**Description of the task**
Quote the listing below word for word, stopping after the line that contains "SNAP_GROOVE_RADIUS = 0.0231".

— Start of Dataset extract —

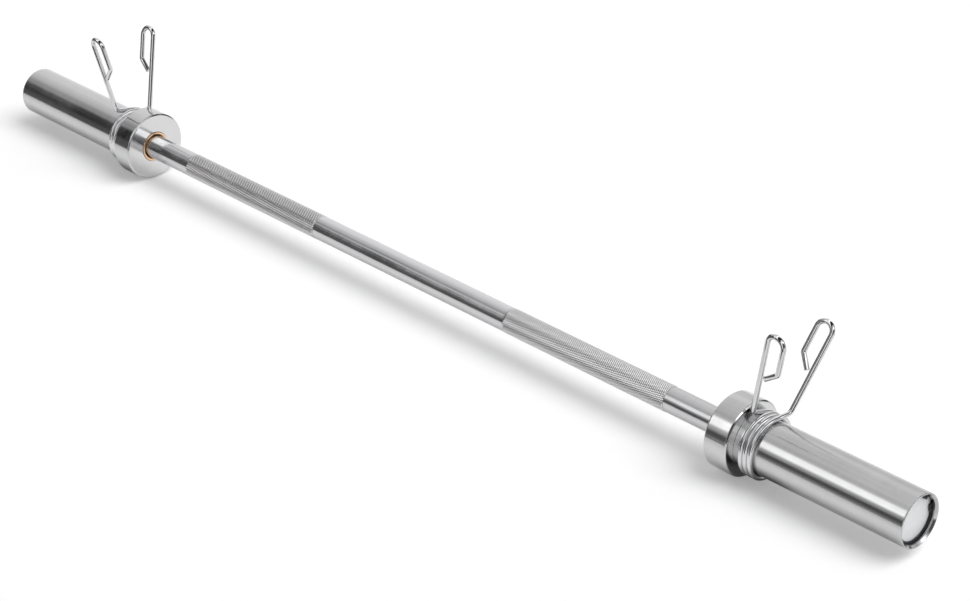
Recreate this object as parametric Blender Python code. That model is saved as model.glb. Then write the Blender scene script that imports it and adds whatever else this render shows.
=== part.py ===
"""A short barbell with 50 mm revolving sleeves and a bare wire spring clip on each sleeve.

The bar lies along X with its middle at the origin and its axis on the X axis. +X is the right end.
The right sleeve group is drawn outwards along +X. The left one is the same group turned half round
about Z. All lengths are in metres.
"""

import math

import bmesh
import bpy
from mathutils import Matrix, Vector

# Bar: driving dimensions, measured outwards from the middle of the bar
HALF_LENGTH = 0.6035
SHAFT_RADIUS = 0.01225
KNURL_RADIUS = 0.0124
KNURL_START = 0.133
KNURL_END = 0.333
KNURL_STEP = 0.0006
COLLAR_START = 0.400
COLLAR_WIDTH = 0.025
COLLAR_RADIUS = 0.0355
COLLAR_CHAMFER = 0.0013
SLEEVE_RADIUS = 0.025
SLEEVE_BORE = 0.0165
SLEEVE_RIM_ROUND = 0.0008

# Clearance between pieces that touch on the real bar, and the running clearance on the shaft
FIT_GAP = 0.0003
RUNNING_GAP = 0.0006
EDGE_BREAK = 0.0005

# Mouth of the sleeve, measured inwards from its rim
MOUTH_RADIUS = 0.022
SNAP_RING_DEPTH = 0.0043
SNAP_RING_THICKNESS = 0.0015
DISC_THICKNESS = 0.0028
SNAP_GROOVE_RADIUS = 0.0231

# Snap ring and circlip outlines
SNAP_RING_WIDTH = 0.0028
SNAP_RING_LUG_DEPTH = 0.0046
SNAP_RING_GAP_HALF = math.radians(15)
SNAP_RING_LUG_ARC = math.radians(22)
SNAP_RING_TURN = math.radians(32)
CIRCLIP_WIDTH = 0.0026
CIRCLIP_LUG_DEPTH = 0.0044
CIRCLIP_GAP_HALF = math.radians(20)
CIRCLIP_LUG_ARC = math.radians(22)
LUG_HOLE_RADIUS = 0.0009

# Journal and outer bearing, inside the sleeve
SHOULDER = 0.5555
JOURNAL_RADIUS = 0.011
JOURNAL_END = 0.590
CIRCLIP_GROOVE_RADIUS = 0.0103
CIRCLIP_THICKNESS = 0.0015
WASHER_THICKNESS = 0.002
WASHER_RADIUS = 0.0156
OUTER_BUSH_LENGTH = 0.021
INNER_BUSH_LENGTH = 0.0308
BUSH_STANDOUT = 0.0008
BUSH_RADIUS = SLEEVE_BORE - FIT_GAP
COLLAR_WEB = 0.005

# Spring clip, a wire bent round an axis that is the bar's own
WIRE_DIAMETER = 0.0046
COIL_PITCH = 0.00505
COIL_POINTS_PER_TURN = 24
FULL_TURNS = 3
HANDLE_SPREAD = math.radians(27.1)
HANDLE_BEND_RADIUS = 0.0339
HANDLE_LEAN = math.radians(14)
HANDLE_TILT = math.radians(10)
HANDLE_LENGTH = 0.076
LOOP_WIDTH = 0.0168
LOOP_RETURN = 0.0252
TAIL_DROP = 0.0115
TAIL_REACH = 0.0117
FOOT_ROUND = 0.0055
TAIL_ROUND = 0.005
LEAST_WIRE_GAP = 0.0004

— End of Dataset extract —

**Output of the exercise**
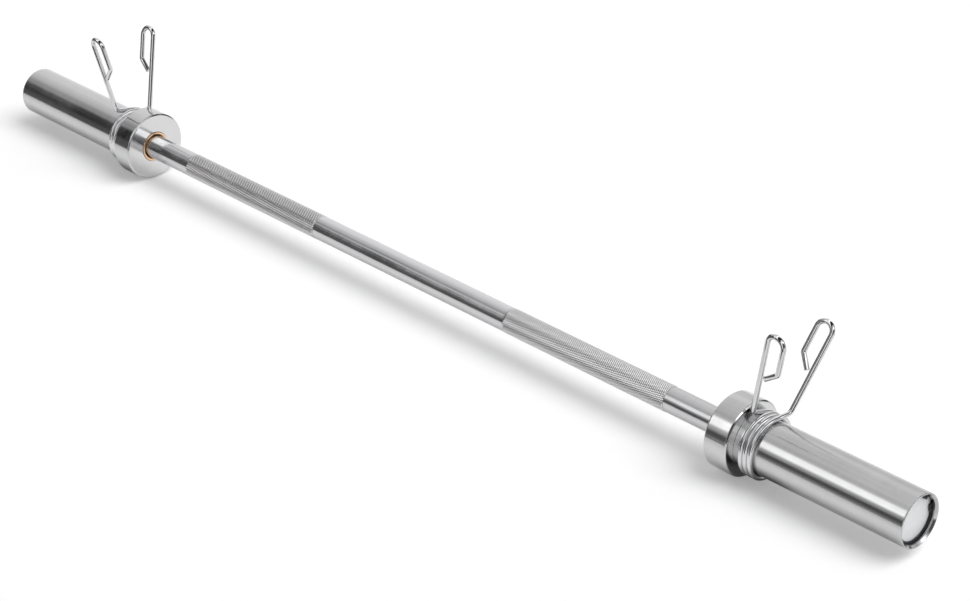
Recreate this object as parametric Blender Python code. That model is saved as model.glb. Then write the Blender scene script that imports it and adds whatever else this render shows.
=== part.py ===
"""A short barbell with 50 mm revolving sleeves and a bare wire spring clip on each sleeve.

The bar lies along X with its middle at the origin and its axis on the X axis. +X is the right end.
The right sleeve group is drawn outwards along +X. The left one is the same group turned half round
about Z. All lengths are in metres.
"""

import math

import bmesh
import bpy
from mathutils import Matrix, Vector

# Bar: driving dimensions, measured outwards from the middle of the bar
HALF_LENGTH = 0.6035
SHAFT_RADIUS = 0.01225
KNURL_RADIUS = 0.0124
KNURL_START = 0.133
KNURL_END = 0.333
KNURL_STEP = 0.0006
COLLAR_START = 0.400
COLLAR_WIDTH = 0.025
COLLAR_RADIUS = 0.0355
COLLAR_CHAMFER = 0.0013
SLEEVE_RADIUS = 0.025
SLEEVE_BORE = 0.0165
SLEEVE_RIM_ROUND = 0.0008

# Clearance between pieces that touch on the real bar, and the running clearance on the shaft
FIT_GAP = 0.0003
RUNNING_GAP = 0.0006
EDGE_BREAK = 0.0005

# Mouth of the sleeve, measured inwards from its rim
MOUTH_RADIUS = 0.022
SNAP_RING_DEPTH = 0.0043
SNAP_RING_THICKNESS = 0.0015
DISC_THICKNESS = 0.0028
SNAP_GROOVE_RADIUS = 0.0231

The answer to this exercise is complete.